The researchers claim that their device is the first visual aid unit that is very useful in all circumstances and for all tasks, independently of the degree of impairment of the patient.
According to them, the main contribution of this project is the implementation of a new optoelectronic platform (based on a reconfigurable devise known as FPGA), which is easily reprogrammed so that it can be used in different circumstances.
The researchers say that the device will help patients, among other things, to improve their vision when driving. SERBA is based on the design of a real-time video processing system, which is able to store several image processing algorithms. "Thanks to the use of a FPGA it is a very flexible device which can be adapted to the user's needs and to the evolution of their disease," say the researchers.
Led by professors Fernando Vargas Martin and Eduardo Ros Vidal, the researchers assessed the device by conducting trials on eight patients suffering from Retinitis Pigmentosa (a visual impairment that reduces the field of vision), and six others with different pathologies that generate a loss of sharpness of vision.

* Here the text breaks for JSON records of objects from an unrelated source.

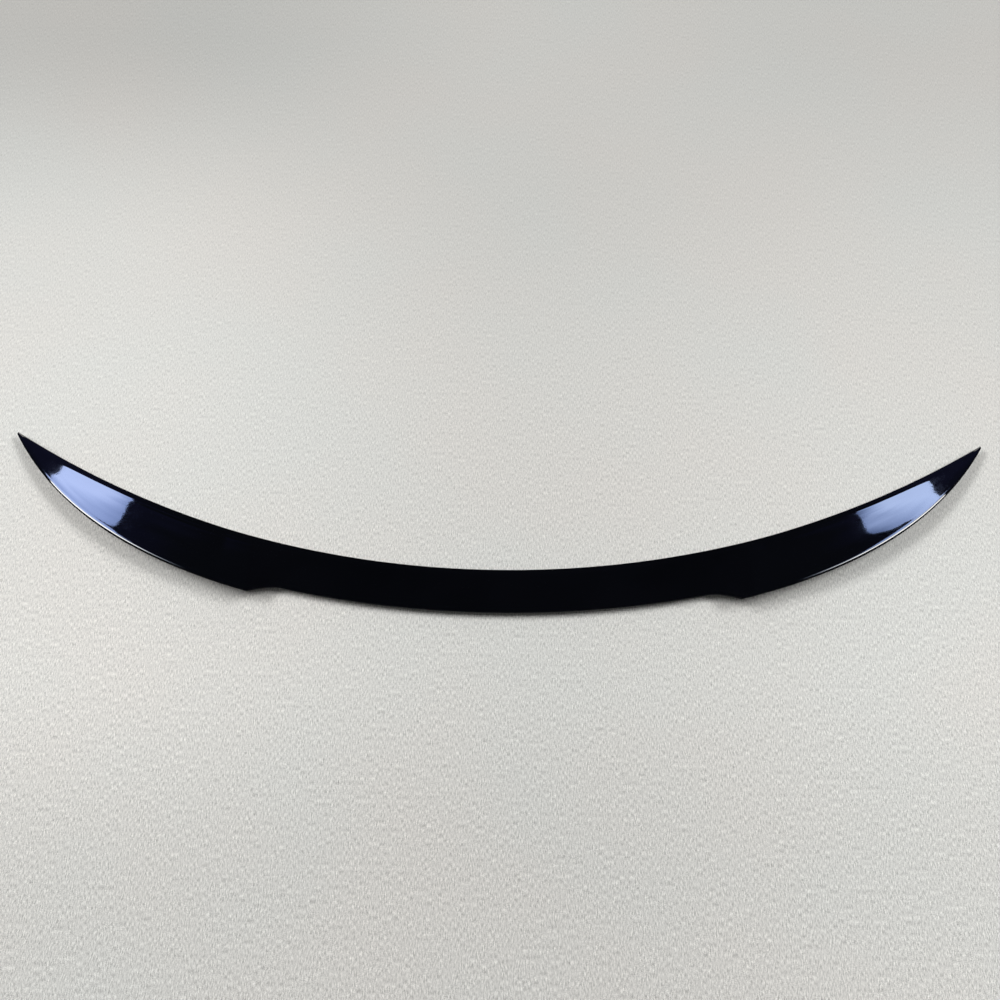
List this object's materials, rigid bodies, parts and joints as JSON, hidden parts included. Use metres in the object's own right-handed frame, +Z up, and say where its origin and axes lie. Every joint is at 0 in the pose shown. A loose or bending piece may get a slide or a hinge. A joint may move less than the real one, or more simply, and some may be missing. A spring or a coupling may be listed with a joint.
{
  "type": "car rear spoiler",
  "caption": "Curved boot lid lip spoiler in gloss black plastic, low in the middle with raised wings that taper to pointed ends, taped underneath with the liner on.",
  "frame": {"origin": "centre of the outline seen from above, at the surface that the part lies on", "axes": "+X to the car's right, +Y to the front of the car, where the tips point, +Z up"},
  "size_m": [1.23, 0.2374, 0.0298],
  "materials": {
    "gloss_black": "high gloss black with a clear coat",
    "foam_tape": "matt closed-cell foam",
    "red_liner": "smooth thin film"
  },
  "bodies": {
    "root": {"spoiler_body": "gloss_black", "tape_front_middle": "foam_tape", "tape_front_left_inner": "foam_tape", "tape_front_right_inner": "foam_tape", "tape_front_left_outer": "foam_tape", "tape_front_right_outer": "foam_tape", "tape_rear_middle": "foam_tape", "tape_rear_left_inner": "foam_tape", "tape_rear_right_inner": "foam_tape", "tape_rear_left_outer": "foam_tape", "tape_rear_right_outer": "foam_tape", "liner_front_middle": "red_liner", "liner_front_left_inner": "red_liner", "liner_front_right_inner": "red_liner", "liner_front_left_outer": "red_liner", "liner_front_right_outer": "red_liner", "liner_rear_middle": "red_liner", "liner_rear_left_inner": "red_liner", "liner_rear_right_inner": "red_liner", "liner_rear_left_outer": "red_liner", "liner_rear_right_outer": "red_liner"}
  },
  "joints": []
}
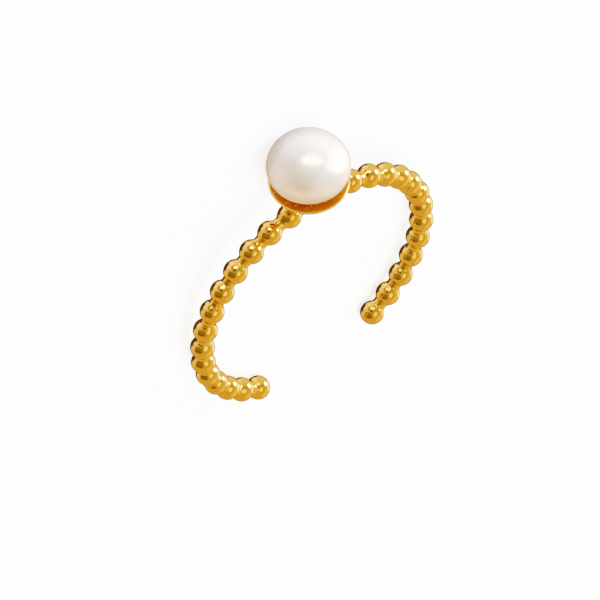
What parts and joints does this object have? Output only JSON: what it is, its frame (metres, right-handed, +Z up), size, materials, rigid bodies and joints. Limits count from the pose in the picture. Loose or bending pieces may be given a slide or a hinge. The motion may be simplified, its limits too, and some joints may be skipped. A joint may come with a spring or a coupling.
{
  "type": "open beaded ring with a pearl",
  "caption": "Open finger ring: a round row of equal metal beads joined by short necks, with a gap at the back and a button pearl in a shallow cup on the middle bead.",
  "frame": {"origin": "centre of the underside of the ring's bounding box, on the surface that the ring lies on", "axes": "+Z up; the ring lies on its side; -Y towards the pearl, +Y towards the gap in the band; X across, the same on both sides"},
  "size_m": [0.021, 0.025, 0.0059],
  "materials": {
    "gold": "polished gold plate, mirror bright",
    "pearl": "white nacre with a soft satin lustre"
  },
  "bodies": {
    "root": {"beaded_band": "gold", "pearl": "pearl"}
  },
  "joints": []
}
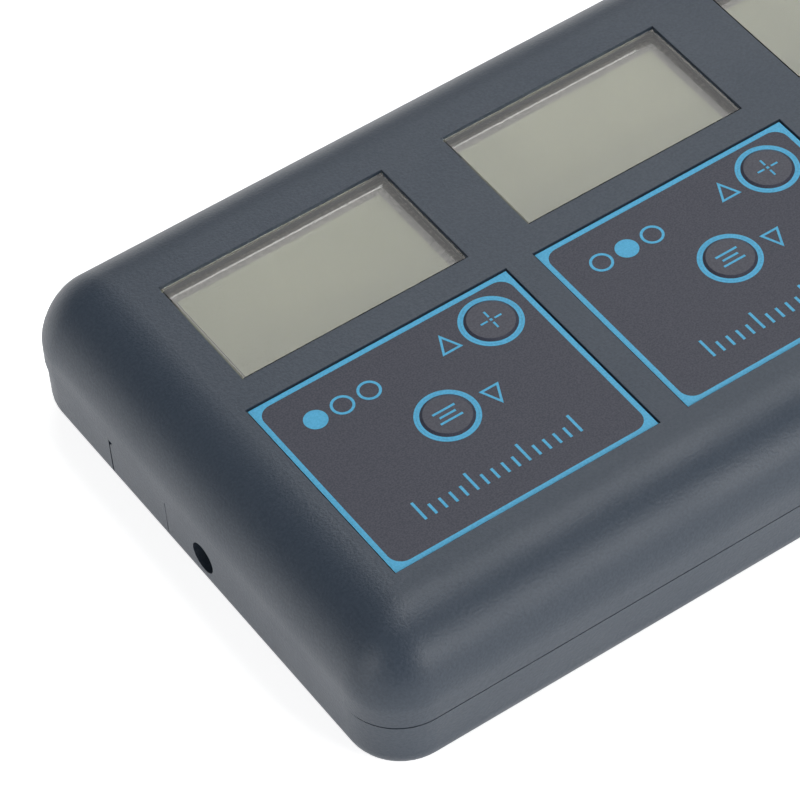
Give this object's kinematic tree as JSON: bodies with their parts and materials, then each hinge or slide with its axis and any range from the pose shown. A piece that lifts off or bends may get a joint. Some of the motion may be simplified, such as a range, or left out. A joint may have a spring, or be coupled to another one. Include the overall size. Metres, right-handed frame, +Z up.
{
  "type": "water quality monitor",
  "caption": "Flat desk and wall monitor with side-by-side displays, round membrane keys, a sliding battery cover, a power inlet and bayonet probe sockets.",
  "frame": {"origin": "middle of the flat underside", "axes": "+X along the row of displays, from the power inlet's end to the probe sockets' end; +Y to the long side behind the displays; +Z up, out of the case face"},
  "size_m": [0.2124, 0.109, 0.0284],
  "materials": {
    "case_plastic": "matte",
    "label_film": "satin",
    "window_acrylic": "gloss",
    "display_glass": "gloss",
    "black_plastic": "matte",
    "contact_elastomer": "matte",
    "board_laminate": "satin",
    "screw_steel": "satin",
    "nickel_plating": "satin",
    "plated_contact": "gloss",
    "white_insulator": "satin",
    "cell_sleeve": "gloss",
    "lead_insulation": "satin"
  },
  "bodies": {
    "housing": {"top_housing": "case_plastic", "bottom_housing": "case_plastic", "display_window_1": "window_acrylic", "lcd_cell_1": "display_glass", "lcd_bezel_1": "black_plastic", "lcd_connector_1": "contact_elastomer", "control_label_1": "label_film", "circuit_board_1": "board_laminate", "cal_switch_1": "black_plastic", "mode_switch_1": "black_plastic", "display_window_2": "window_acrylic", "lcd_cell_2": "display_glass", "lcd_bezel_2": "black_plastic", "lcd_connector_2": "contact_elastomer", "control_label_2": "label_film", "circuit_board_2": "board_laminate", "cal_switch_2": "black_plastic", "mode_switch_2": "black_plastic", "display_window_3": "window_acrylic", "lcd_cell_3": "display_glass", "lcd_bezel_3": "black_plastic", "lcd_connector_3": "contact_elastomer", "control_label_3": "label_film", "circuit_board_3": "board_laminate", "cal_switch_3": "black_plastic", "mode_switch_3": "black_plastic", "processor_chips": "black_plastic", "board_screws": "screw_steel", "case_screws": "screw_steel", "dc_jack": "black_plastic", "dc_jack_pin": "plated_contact", "probe_socket_1": "nickel_plating", "probe_socket_2": "nickel_plating", "probe_socket_insulators": "white_insulator", "probe_socket_contacts": "plated_contact", "probe_socket_washers": "nickel_plating", "probe_socket_nuts": "nickel_plating", "temperature_jack": "black_plastic", "temperature_jack_nut": "nickel_plating", "battery_cell_1": "cell_sleeve", "battery_cell_2": "cell_sleeve", "battery_contact_plate": "screw_steel", "battery_contact_spring": "screw_steel", "hookup_leads": "lead_insulation"},
    "battery_cover": {"battery_cover": "case_plastic"},
    "cal_key_1": {"cal_key_1": "label_film", "cal_key_stem_1": "black_plastic"},
    "mode_key_1": {"mode_key_1": "label_film", "mode_key_stem_1": "black_plastic"},
    "cal_key_2": {"cal_key_2": "label_film", "cal_key_stem_2": "black_plastic"},
    "mode_key_2": {"mode_key_2": "label_film", "mode_key_stem_2": "black_plastic"},
    "cal_key_3": {"cal_key_3": "label_film", "cal_key_stem_3": "black_plastic"},
    "mode_key_3": {"mode_key_3": "label_film", "mode_key_stem_3": "black_plastic"}
  },
  "joints": [
    {"name": "battery_cover_slide", "type": "slide", "parent": "housing", "child": "battery_cover", "axis": [-1, 0, 0], "range_m": [0, 0.008]},
    {"name": "cal_key_1_press", "type": "slide", "parent": "housing", "child": "cal_key_1", "axis": [0, 0, -1], "range_m": [0, 0.0005], "stiffness_N_per_m": 3000},
    {"name": "mode_key_1_press", "type": "slide", "parent": "housing", "child": "mode_key_1", "axis": [0, 0, -1], "range_m": [0, 0.0005], "stiffness_N_per_m": 3000},
    {"name": "cal_key_2_press", "type": "slide", "parent": "housing", "child": "cal_key_2", "axis": [0, 0, -1], "range_m": [0, 0.0005], "stiffness_N_per_m": 3000},
    {"name": "mode_key_2_press", "type": "slide", "parent": "housing", "child": "mode_key_2", "axis": [0, 0, -1], "range_m": [0, 0.0005], "stiffness_N_per_m": 3000},
    {"name": "cal_key_3_press", "type": "slide", "parent": "housing", "child": "cal_key_3", "axis": [0, 0, -1], "range_m": [0, 0.0005], "stiffness_N_per_m": 3000},
    {"name": "mode_key_3_press", "type": "slide", "parent": "housing", "child": "mode_key_3", "axis": [0, 0, -1], "range_m": [0, 0.0005], "stiffness_N_per_m": 3000}
  ]
}
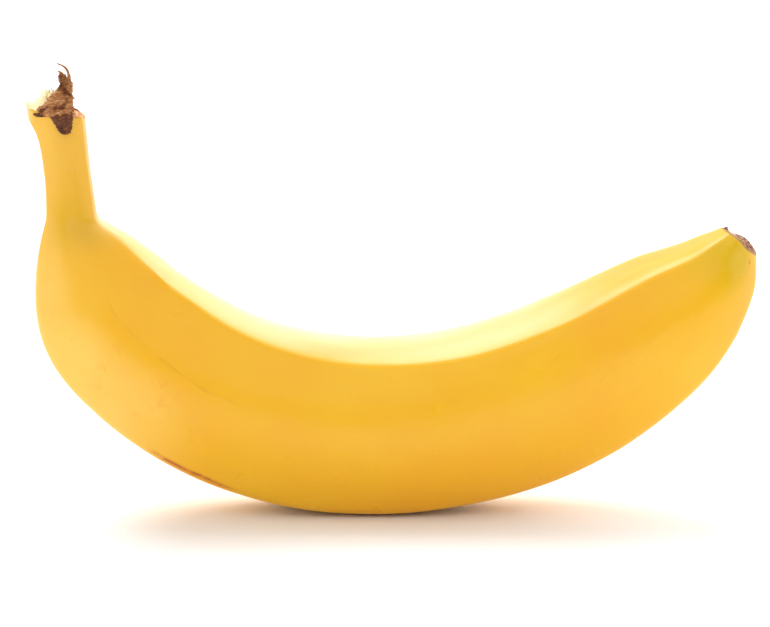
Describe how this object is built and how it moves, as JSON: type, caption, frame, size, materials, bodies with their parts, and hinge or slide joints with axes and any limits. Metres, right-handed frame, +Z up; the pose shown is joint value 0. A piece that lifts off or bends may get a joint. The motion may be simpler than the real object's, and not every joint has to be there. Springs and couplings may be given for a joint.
{
  "type": "banana",
  "caption": "Whole ripe yellow banana with a torn stem and a dry blossom scar, lying on its curved back with both ends up.",
  "frame": {"origin": "on the surface that the fruit lies on, under the middle of its length and width", "axes": "+X from the stem towards the blossom end, +Y square to the plane of the bend, +Z up from the surface"},
  "size_m": [0.1638, 0.0372, 0.0996],
  "materials": {
    "skin": "smooth waxy yellow peel, satin, a little green at the blossom end and brown where it is torn"
  },
  "bodies": {
    "root": {"banana": "skin"}
  },
  "joints": []
}
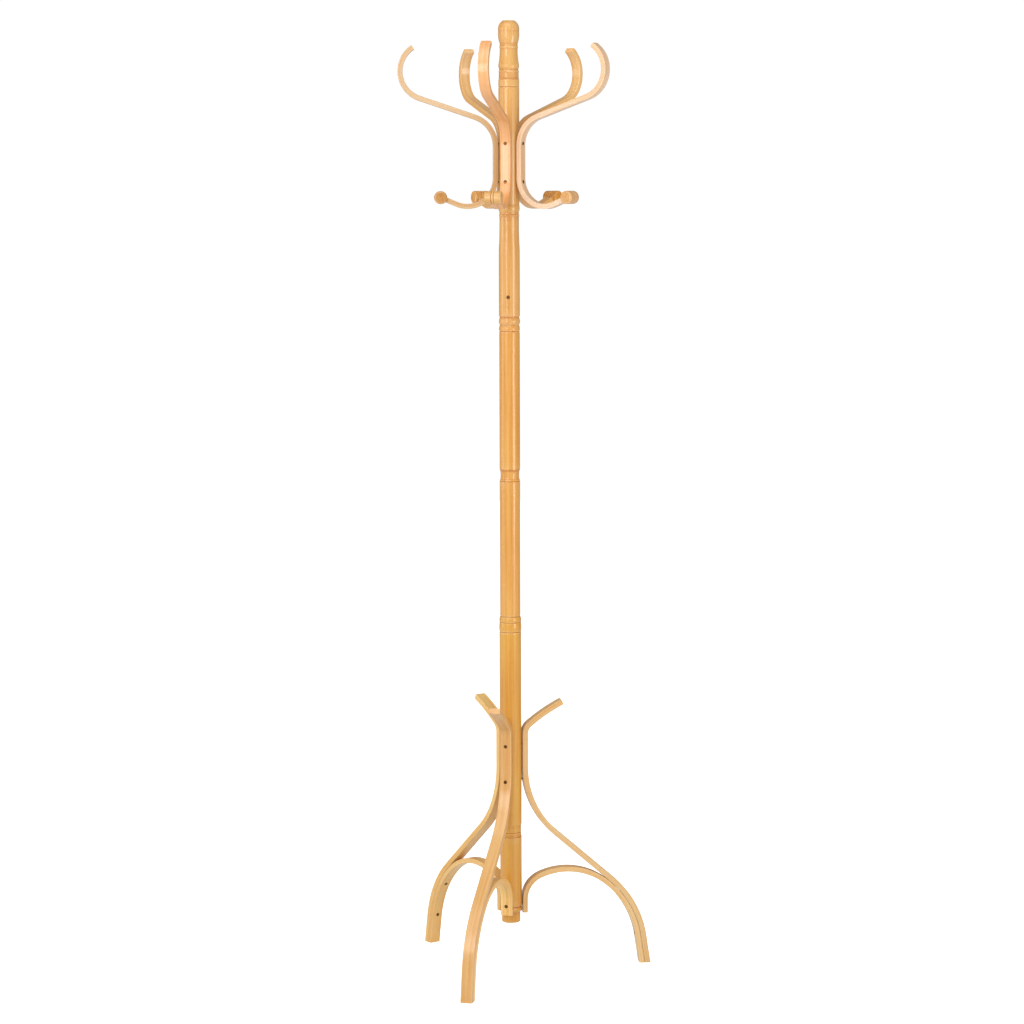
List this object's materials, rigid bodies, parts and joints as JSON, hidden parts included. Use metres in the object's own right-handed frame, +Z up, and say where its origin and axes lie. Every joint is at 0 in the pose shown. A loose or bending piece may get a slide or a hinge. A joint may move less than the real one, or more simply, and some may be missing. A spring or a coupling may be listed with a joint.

The researchers say that the main advantage of SERBA is that it is easily reconfigured, and that it also offers a "technological convergence", for it includes light low-cost cameras, real time image processing and transparent portable viewfinders. The creation of this visual aid system has contributed to the creation of bioptical telescopes, anamorphic systems, and inverted telescopes that magnify the patient's visibility.
Several companies have evinced interest in commercialising SERBA because this system is improving the sharpness of vision and contrast sensitivity, offering an effective field of vision for very restricted visual fields, and facilitating the subject's mobility, A report on the findings of this research has been published in the journals 'Lecture Notes in Computer Science' and 'International Congress Series'.